### YOUR TASK
Every line of the material below must be repeated exactly.

______

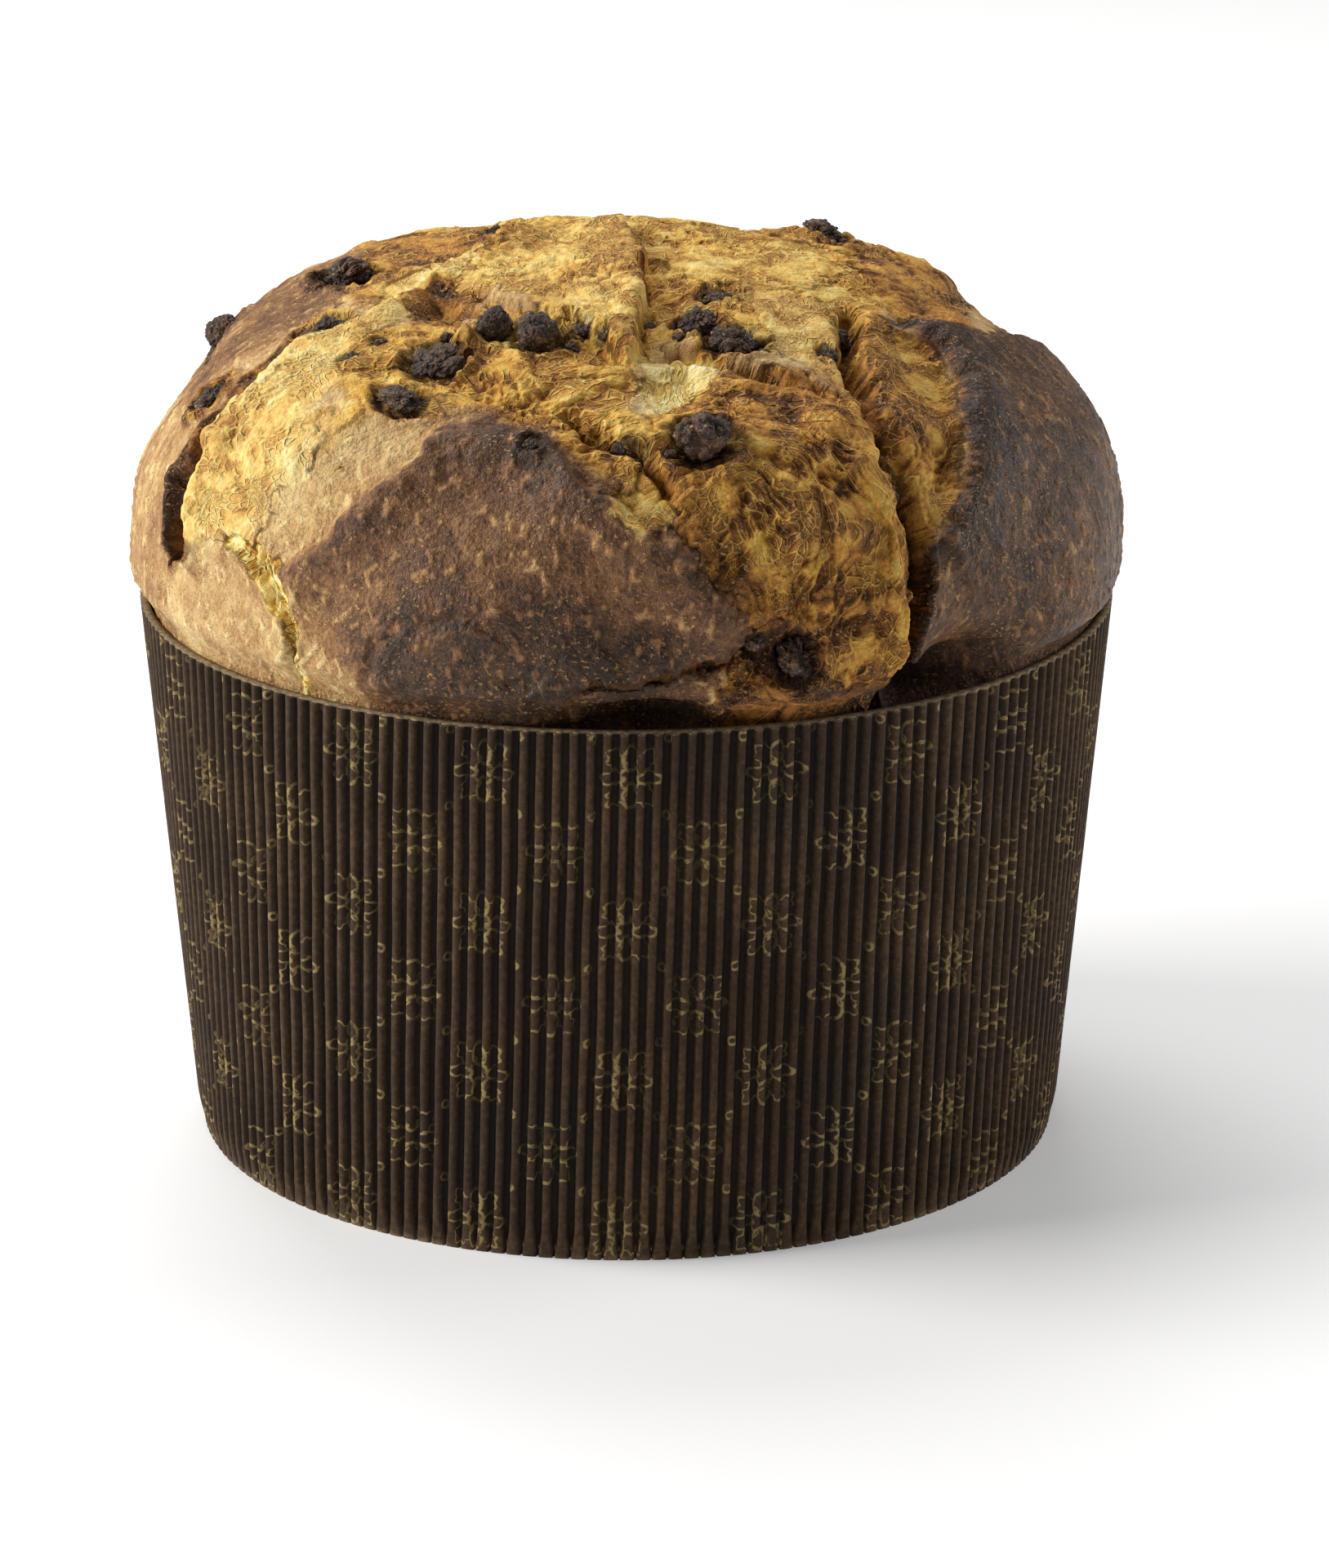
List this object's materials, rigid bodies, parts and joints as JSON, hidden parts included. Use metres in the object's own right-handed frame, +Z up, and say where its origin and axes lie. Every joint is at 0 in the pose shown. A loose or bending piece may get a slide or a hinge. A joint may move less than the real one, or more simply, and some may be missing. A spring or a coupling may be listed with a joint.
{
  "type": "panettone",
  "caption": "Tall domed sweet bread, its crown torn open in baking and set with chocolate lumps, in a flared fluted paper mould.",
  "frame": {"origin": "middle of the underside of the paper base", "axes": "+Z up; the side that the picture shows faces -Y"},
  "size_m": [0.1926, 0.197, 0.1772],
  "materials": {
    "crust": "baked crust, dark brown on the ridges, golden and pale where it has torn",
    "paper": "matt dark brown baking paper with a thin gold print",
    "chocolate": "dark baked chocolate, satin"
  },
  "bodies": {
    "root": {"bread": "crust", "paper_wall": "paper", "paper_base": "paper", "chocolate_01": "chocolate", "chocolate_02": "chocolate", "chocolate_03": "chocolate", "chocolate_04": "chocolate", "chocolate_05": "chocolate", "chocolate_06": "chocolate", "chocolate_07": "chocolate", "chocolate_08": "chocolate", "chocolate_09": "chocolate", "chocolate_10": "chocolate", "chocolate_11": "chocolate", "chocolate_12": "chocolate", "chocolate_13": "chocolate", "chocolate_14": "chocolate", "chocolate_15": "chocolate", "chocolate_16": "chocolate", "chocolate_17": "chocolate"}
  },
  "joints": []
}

______

### OUTPUT OF THE EXERCISE
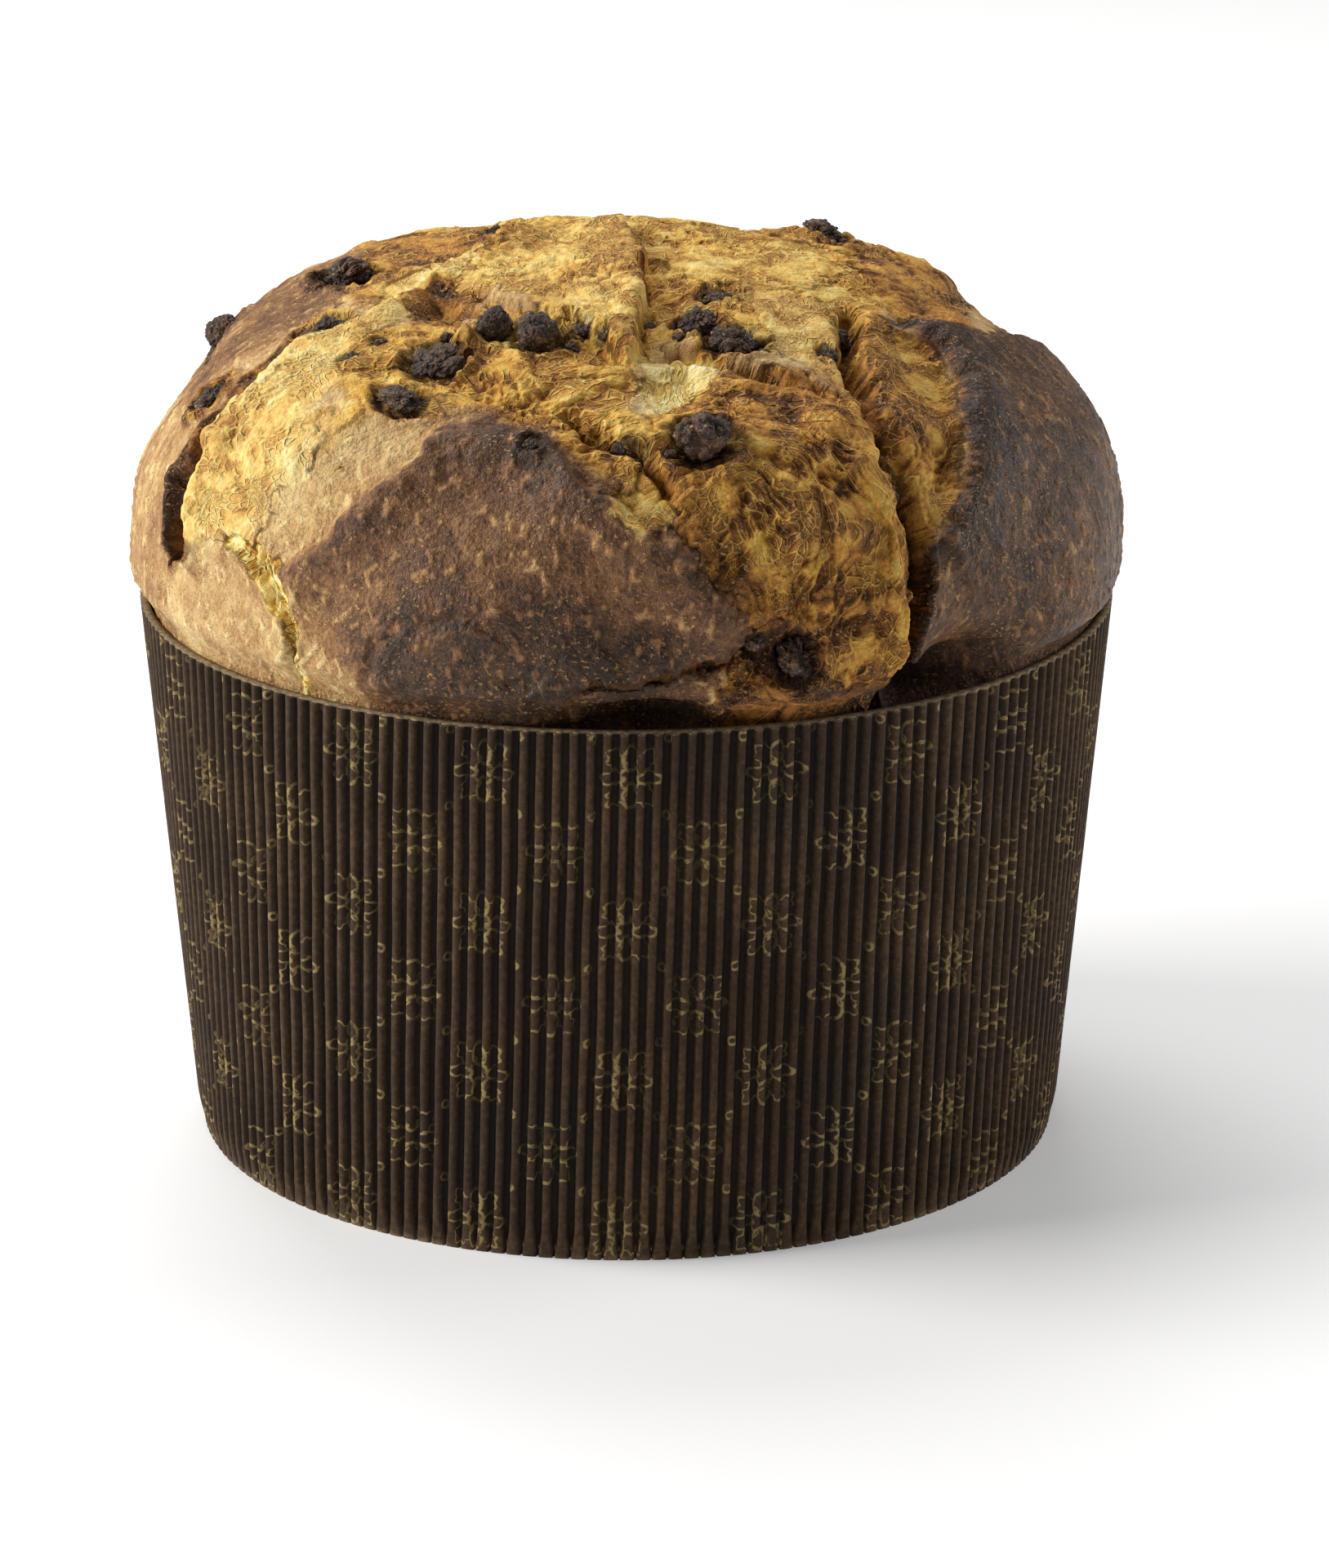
List this object's materials, rigid bodies, parts and joints as JSON, hidden parts included. Use metres in the object's own right-handed frame, +Z up, and say where its origin and axes lie. Every joint is at 0 in the pose shown. A loose or bending piece may get a slide or a hinge. A joint may move less than the real one, or more simply, and some may be missing. A spring or a coupling may be listed with a joint.
{
  "type": "panettone",
  "caption": "Tall domed sweet bread, its crown torn open in baking and set with chocolate lumps, in a flared fluted paper mould.",
  "frame": {"origin": "middle of the underside of the paper base", "axes": "+Z up; the side that the picture shows faces -Y"},
  "size_m": [0.1926, 0.197, 0.1772],
  "materials": {
    "crust": "baked crust, dark brown on the ridges, golden and pale where it has torn",
    "paper": "matt dark brown baking paper with a thin gold print",
    "chocolate": "dark baked chocolate, satin"
  },
  "bodies": {
    "root": {"bread": "crust", "paper_wall": "paper", "paper_base": "paper", "chocolate_01": "chocolate", "chocolate_02": "chocolate", "chocolate_03": "chocolate", "chocolate_04": "chocolate", "chocolate_05": "chocolate", "chocolate_06": "chocolate", "chocolate_07": "chocolate", "chocolate_08": "chocolate", "chocolate_09": "chocolate", "chocolate_10": "chocolate", "chocolate_11": "chocolate", "chocolate_12": "chocolate", "chocolate_13": "chocolate", "chocolate_14": "chocolate", "chocolate_15": "chocolate", "chocolate_16": "chocolate", "chocolate_17": "chocolate"}
  },
  "joints": []
}